17 January 2022, The Tablet

The wedding at Cana and the law of love


THE WEDDING FEAST AT CANA Second Sunday of the Year | 16 January 2022 | John 2:1-11

The wedding at Cana and the law of love

Sforza castle museum, Milan. The wedding at Cana. Marco d'Oggiono, 1522. Fresco.
Godong / Alamy

From a literary point of view, the wedding feast at Cana is a strange beginning. Weddings are usually positive endings. So the reader is meant to infer from the fact that John begins his gospel narrative with a wedding that the good ending has already happened. The miracle at the wedding feast is a homely preview, as it were, complementing the gospel’s majestic prologue, and everything else written here is to be viewed through the prism of that happy outcome. The ending is not, of course, this particular wedding, but Jesus Himself, risen and glorified; and the story of the miracle at the wedding feast is a sort of anticipated resurrection story.

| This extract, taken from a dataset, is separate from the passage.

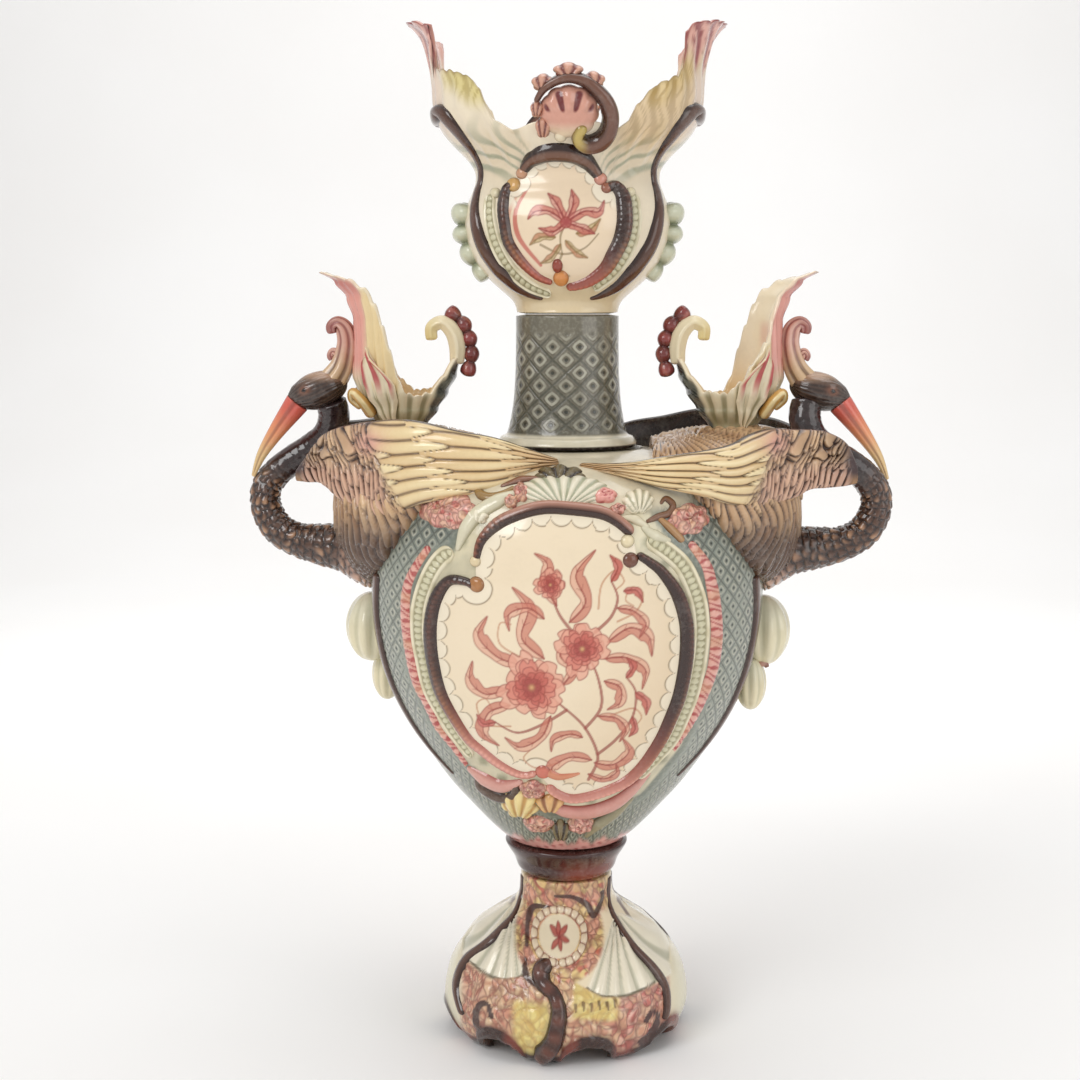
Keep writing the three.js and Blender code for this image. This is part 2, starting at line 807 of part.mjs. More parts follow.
// Sections of a wing, from its leading edge to its tip: out, back, lowest, highest, thickness
const frontWingSections = [
  [outward(51), -24, 11, 20, 4],
  [outward(44), -26, 9.5, 34, 7],
  [outward(33), -28, 8.5, 40.5, 9],
  [outward(23), -32, 8, 42.5, 10],
  [outward(13), -38, 4, 43, 11],
  [outward(-2), -48, 1, 44, 12],
  [outward(-14), -58, 1, 41.5, 12],
  [outward(-26), -65, 3, 36, 11],
  [outward(-42), -71, 8, 33, 10],
  [outward(-64), -75, 13, 30, 8.5],
  [outward(-86), -73, 19, 26.5, 6],
  [outward(-108), -66, 23, 26, 4],
];
const backWingSections = [
  [outward(41), 22, 11, 17, 4],
  [outward(33), 25, 10.5, 27, 7],
  [outward(24), 29, 10, 37.5, 9],
  [outward(14), 36, 3, 43, 11],
  [outward(2), 44, -3, 46, 12],
  [outward(-10), 52, -9, 48, 13],
  [outward(-24), 61, -3, 49.5, 13],
  [outward(-38), 68, 3, 48.5, 12],
  [outward(-58), 73, 7, 44, 11],
  [outward(-78), 74, 11, 40.5, 9],
  [outward(-98), 70, 18, 33.5, 7],
  [outward(-112.5), 64, 23, 28, 4],
];
function wing(sections, grow = 0) {
  return solidOfRings(
    sections.map(([out, back, low, high, thick], n) => {
      const before = sections[Math.max(n - 1, 0)];
      const after = sections[Math.min(n + 1, sections.length - 1)];
      const along = new THREE.Vector2(after[0] - before[0], after[1] - before[1]).normalize();
      return Array.from({ length: 8 }, (_, i) => {
        const angle = (i / 8) * 2 * Math.PI;
        const side = (thick / 2 + grow) * Math.cos(angle);
        const up = (low + high) / 2 + ((high - low) / 2 + grow) * Math.sin(angle);
        return birdAt([out - along.y * side, back + along.x * side, up]);
      });
    }),
  );
}
const wingNeighbours = [bodyCutter, neckCutter, torsoGrown, birdNeckGrown];
const frontWing = fitted(wing(frontWingSections), ...wingNeighbours);
const backWing = fitted(wing(backWingSections), ...wingNeighbours);

// The garland is cut round the wing tips that meet over it
const wingsGrown = [wing(frontWingSections, seam), halfTurned(wing(backWingSections, seam))];
placeTwice("panel_garland", fitted(garland, bodyCutter, archGrown, ...wingsGrown), pink);

// The spill cup on the bird's back. Degrees run from the outward side towards the back.
const cupBase = shoulder + 42;
const cupTenon = 6; // how far the cup is let into the bird's back
const cupRim = [
  [-180, 42],
  [-165, 40],
  [-152, 30],
  [-138, 22],
  [-105, 21],
  [-78, 28],
  [-66, 38],
  [-45, 50],
  [-38, 56],
  [-34, 70],
  [-28, 81],
  [-18, 88],
  [-8, 91],
  [10, 90],
  [30, 87],
  [48, 82],
  [58, 72],
  [66, 56],
  [80, 45],
  [96, 33],
  [112, 24],
  [138, 22],
  [152, 30],
  [165, 40],
  [180, 42],
];
// Distance from the cup's axis at each height: outward side, inward side, and front or back
const cupOut = [
  [0, cupBaseRadius],
  [8, 18],
  [18, 25],
  [30, 29],
  [45, 28],
  [62, 28],
  [75, 32],
  [84, 39],
  [91, 50],
];
const cupIn = [
  [0, cupBaseRadius],
  [10, 21],
  [20, 27],
  [30, 32],
  [44, 35],
];
const cupSide = [
  [0, cupBaseRadius],
  [10, 18],
  [22, 22],
  [45, 25],
  [91, 26],
];
function cupSkin(angle, height, offset) {
  const facing = Math.cos(angle);
  const end = readAlong(facing > 0 ? cupOut : cupIn, height);
  const radius = end * facing * facing + readAlong(cupSide, height) * (1 - facing * facing) + offset;
  return new THREE.Vector3(cupStand + radius * facing, radius * Math.sin(angle), cupBase + height);
}
function cupRings(offset, lift) {
  const around = 20;
  const along = 5;
  return Array.from({ length: along + 1 }, (_, j) =>
    Array.from({ length: around }, (_, i) => {
      const turn = -180 + (i / around) * 360;
      return cupSkin(turn * degrees, THREE.MathUtils.lerp(lift, readAlong(cupRim, turn), j / along), offset);
    }),
  );
}
const cupFloor = 8;
const cupNeighbours = [torsoGrown, headGrown, birdNeckGrown];
const cup = fitted(vessel(cupRings(0, -cupTenon), cupRings(-cupWall, cupFloor)), ...cupNeighbours);
const cupSpare = seam * 2; // the cup's flare is measured level, so its seam is doubled
const cupGrown = vessel(
  cupRings(cupSpare, -cupTenon - cupSpare),
  cupRings(-cupWall - cupSpare, cupFloor + cupSpare),
  cupSpare,
);

// The inward lip of the cup rolls over into a volute, edged outside with a string of beads
const volutePath = [
  [-32, 36],
  [-32.5, 46],
  [-30, 55],
  [-24, 60.5],
  [-17.5, 57.5],
  [-17.5, 50],
].map(([out, up]) => new THREE.Vector3(cupStand + out, 0, cupBase + up));
const voluteOptions = { steps: 9, sides: 6, squeeze: 1.9 };
const voluteRadii = [3, 3.2, 3.2, 3.4, 4];
const volute = fitted(
  roll(volutePath, voluteRadii, voluteOptions),
  cupGrown,
);
const beadPath = [
  [-37.5, 29],
  [-40.5, 40],
  [-39.5, 51],
  [-35, 61],
  [-26, 68],
].map(([out, up]) => new THREE.Vector3(cupStand + out, 0, cupBase + up));
const beadRadii = Array.from({ length: beadCount * 2 + 1 }, (_, i) =>
  i % 2 ? beadRadius : beadRadius * 0.45,
);
const beads = fitted(
  roll(beadPath, beadRadii, { steps: beadCount * 4, sides: 5 }),
  cupGrown,
  roll(volutePath, voluteRadii.map((r) => r + seam), voluteOptions),
);

// The plume behind the bird's head
const plumePath = [
  [outward(22), -1, 69],
  [outward(16), -1, 80],
  [outward(14), -1, 92],
  [outward(16), -1, 103],
  [outward(22), -1, 108],
].map(birdAt);
const plumeRoll = roll(plumePath, [6, 6, 6.5, 6, 4.5], { steps: 6, sides: 6, squeeze: 0.8 });
const plume = fitted(plumeRoll, headGrown, cupGrown);

// Both birds with their cups
for (const [piece, solid, material] of [
  ["torso", torso, feather],
  ["neck", birdNeck, brown],
  ["head", head, brown],
  ["beak", beak, beakGlaze],
  ["plume", plume, pink],
  ["front_wing", frontWing, paleFeather],
  ["back_wing", backWing, paleFeather],
  ["cup", cup, cream],
  ["cup_volute", volute, cream],
  ["cup_beads", beads, beadRed],
]) {
  place(`right_bird_${piece}`, solid, material);
  const turnedName = piece.replace("front_", "rear_").replace("back_", "front_").replace("rear_", "back_");
  place(`left_bird_${turnedName}`, solid, material, true);
}

export default vase;
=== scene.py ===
import math

import bpy
import numpy as np
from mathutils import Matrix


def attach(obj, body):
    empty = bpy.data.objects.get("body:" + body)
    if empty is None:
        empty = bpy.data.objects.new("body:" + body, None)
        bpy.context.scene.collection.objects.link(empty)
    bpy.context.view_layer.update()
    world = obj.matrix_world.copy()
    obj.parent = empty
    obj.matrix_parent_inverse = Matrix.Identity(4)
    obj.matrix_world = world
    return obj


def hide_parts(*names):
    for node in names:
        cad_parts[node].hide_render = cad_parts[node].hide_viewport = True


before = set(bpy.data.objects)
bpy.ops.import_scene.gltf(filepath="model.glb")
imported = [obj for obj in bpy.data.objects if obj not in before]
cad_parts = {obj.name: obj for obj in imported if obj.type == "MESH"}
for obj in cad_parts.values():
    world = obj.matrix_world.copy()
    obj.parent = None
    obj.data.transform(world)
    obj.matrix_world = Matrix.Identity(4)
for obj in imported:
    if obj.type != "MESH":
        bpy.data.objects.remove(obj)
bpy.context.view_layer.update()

# The studio. The vase stands on a sweep of white paper under broad soft lamps. The camera stands a metre off,
# level with the top of the neck and a little to the right, and looks a little down.


class Wire:
    """A shader socket that can stand in a Python sum."""

    def __init__(self, glaze, socket):
        self.glaze = glaze
        self.socket = socket

    def math(self, operation, *values):
        return self.glaze.node("ShaderNodeMath", {"operation": operation}, dict(enumerate(values)))

    def __add__(self, other):
        return self.math("ADD", self, other)

    def __sub__(self, other):
        return self.math("SUBTRACT", self, other)

    def __rsub__(self, other):
        return self.math("SUBTRACT", other, self)

    def __mul__(self, other):
        return self.math("MULTIPLY", self, other)

    def high(self, other):
        """The larger of the two."""
        return self.math("MAXIMUM", self, other)

    def rises(self, low, high):
        """0 under low, 1 over high, and smooth between them."""
        inputs = {"Value": self, "From Min": low, "From Max": high}
        return self.glaze.node("ShaderNodeMapRange", {"interpolation_type": "SMOOTHSTEP"}, inputs)

    def output(self, name):
        """Another output of the same node."""
        return Wire(self.glaze, self.socket.node.outputs[name])

    __radd__ = __add__
    __rmul__ = __mul__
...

That’s why it begins with the words: “On the third day”, which was, by the time this gospel was written, established code for the day of resurrectio’. So, in John’s understanding, this cheering account of Jesus producing wine from water (thereby saving the groom’s reputation as well as ensuring that the party would go on for a very long time), firmly fixes the perspective that underpins his whole gospel and the Gospel – the Good News – as such.

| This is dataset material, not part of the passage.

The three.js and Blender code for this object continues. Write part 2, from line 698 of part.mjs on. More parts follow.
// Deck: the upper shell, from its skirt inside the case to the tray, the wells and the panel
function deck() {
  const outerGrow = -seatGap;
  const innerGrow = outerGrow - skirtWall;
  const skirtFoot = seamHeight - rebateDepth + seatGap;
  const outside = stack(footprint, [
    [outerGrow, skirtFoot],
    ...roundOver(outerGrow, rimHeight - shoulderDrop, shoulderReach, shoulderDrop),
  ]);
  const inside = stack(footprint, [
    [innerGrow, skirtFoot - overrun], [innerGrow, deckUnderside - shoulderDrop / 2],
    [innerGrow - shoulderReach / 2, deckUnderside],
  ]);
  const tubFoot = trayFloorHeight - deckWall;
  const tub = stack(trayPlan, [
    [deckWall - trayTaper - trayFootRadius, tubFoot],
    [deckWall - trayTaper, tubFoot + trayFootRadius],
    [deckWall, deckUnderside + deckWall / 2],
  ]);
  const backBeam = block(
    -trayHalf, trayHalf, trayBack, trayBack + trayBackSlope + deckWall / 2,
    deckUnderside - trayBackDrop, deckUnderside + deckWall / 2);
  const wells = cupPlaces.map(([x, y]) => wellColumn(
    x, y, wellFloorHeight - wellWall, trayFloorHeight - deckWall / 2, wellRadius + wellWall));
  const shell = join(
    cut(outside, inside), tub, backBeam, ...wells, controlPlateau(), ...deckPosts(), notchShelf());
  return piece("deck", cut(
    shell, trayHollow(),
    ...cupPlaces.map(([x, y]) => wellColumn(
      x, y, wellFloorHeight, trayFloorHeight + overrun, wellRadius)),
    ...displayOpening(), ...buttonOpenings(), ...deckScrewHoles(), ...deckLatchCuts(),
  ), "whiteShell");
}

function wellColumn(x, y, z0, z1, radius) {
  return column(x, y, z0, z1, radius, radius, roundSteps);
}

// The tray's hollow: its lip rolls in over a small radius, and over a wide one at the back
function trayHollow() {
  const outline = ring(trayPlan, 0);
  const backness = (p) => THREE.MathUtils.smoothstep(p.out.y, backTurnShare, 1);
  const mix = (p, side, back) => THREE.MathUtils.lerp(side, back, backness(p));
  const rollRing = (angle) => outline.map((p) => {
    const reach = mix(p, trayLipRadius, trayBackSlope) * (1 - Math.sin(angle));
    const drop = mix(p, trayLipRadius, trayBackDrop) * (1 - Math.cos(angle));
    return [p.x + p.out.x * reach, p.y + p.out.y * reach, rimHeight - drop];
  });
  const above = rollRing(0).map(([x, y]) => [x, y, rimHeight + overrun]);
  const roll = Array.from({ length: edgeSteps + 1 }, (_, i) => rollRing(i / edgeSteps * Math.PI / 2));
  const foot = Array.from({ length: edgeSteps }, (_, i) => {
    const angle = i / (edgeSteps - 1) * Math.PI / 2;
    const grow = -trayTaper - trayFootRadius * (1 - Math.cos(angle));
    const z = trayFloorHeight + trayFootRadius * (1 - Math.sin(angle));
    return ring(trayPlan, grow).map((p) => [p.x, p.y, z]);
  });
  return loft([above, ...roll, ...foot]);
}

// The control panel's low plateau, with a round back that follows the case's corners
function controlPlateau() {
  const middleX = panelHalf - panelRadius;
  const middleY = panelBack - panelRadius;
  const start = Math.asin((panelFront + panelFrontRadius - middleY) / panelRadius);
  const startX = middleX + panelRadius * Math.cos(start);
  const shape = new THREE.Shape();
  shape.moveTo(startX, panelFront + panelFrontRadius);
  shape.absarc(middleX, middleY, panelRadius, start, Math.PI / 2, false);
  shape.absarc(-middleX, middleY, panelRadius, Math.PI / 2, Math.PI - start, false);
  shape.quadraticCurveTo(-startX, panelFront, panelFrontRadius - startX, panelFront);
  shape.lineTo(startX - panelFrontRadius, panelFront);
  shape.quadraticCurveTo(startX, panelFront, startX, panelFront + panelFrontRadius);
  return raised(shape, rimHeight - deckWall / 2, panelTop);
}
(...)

Why else would John go to the trouble of specifying two salient details about the wine, namely, the quality and the quantity? Each pitcher held 800 litres. In more familiar terms, that’s a breathtaking 88 cases or 1,066 bottles of the first-century Palestinian equivalent of Château Pétrus. John speaks of this miracle as the first of the ‘signs’ by and through which Jesus disclosed his glory. And here and throughout the rest of his gospel, John says of those who witnessed these signs that “they saw and believed”. Their eyes were opened, in other words, and as a result, they, like the water, were changed. So, there are two miracles here: the transformation of water into wine and the transformation that takes place in the disciples (and, by implication, in us), when the 2 glory of God’s love is borne in upon us by the gift of faith, represented on this occasion by the gift of an endless supply of wine. But John is making an additional and crucial point. The transforming, life-changing glory of God doesn’t appear only in splendour on the clouds of heaven or within the confines of the Temple or even the synagogue. The glory of God is disclosed from within our experience, from within our relationships, from within the whole of created reality, even at an otherwise insignificant village wedding feast.

And notice also: it happens in response to his mother’s plea. The wedding feast at Cana is one of only two stories in John’s gospel involving the Mother of Jesus – interestingly, John never calls her ‘Mary’. This one comes at the beginning of his gospel, the other comes at the end, at the Crucifixion. And both stories involve enigmatic dialogues, stressing the unique relationship which Jesus has with his mother, as we all do with our own mothers, thus powerfully affirming Jesus’ genuine humanity. And there’s a further layer of symbolism: the water turned into wine wasn’t just any old water, but specifically, we’re told, the water prescribed by the Law for ritual purification. John’s point here is that Jesus is Himself the fulfilment of the Law, who now surpasses every other means of access to God, religious or otherwise, because He is God. Life in abundance, in other words, is to be found, not in the Law, not in any law, except the ‘New Law’: “A new law, I give you, love one another, as I have loved you.” This ‘law’, the ‘law’ of the Spirit, John (and Aquinas) teaches, is written on our hearts, not on tablets of stone.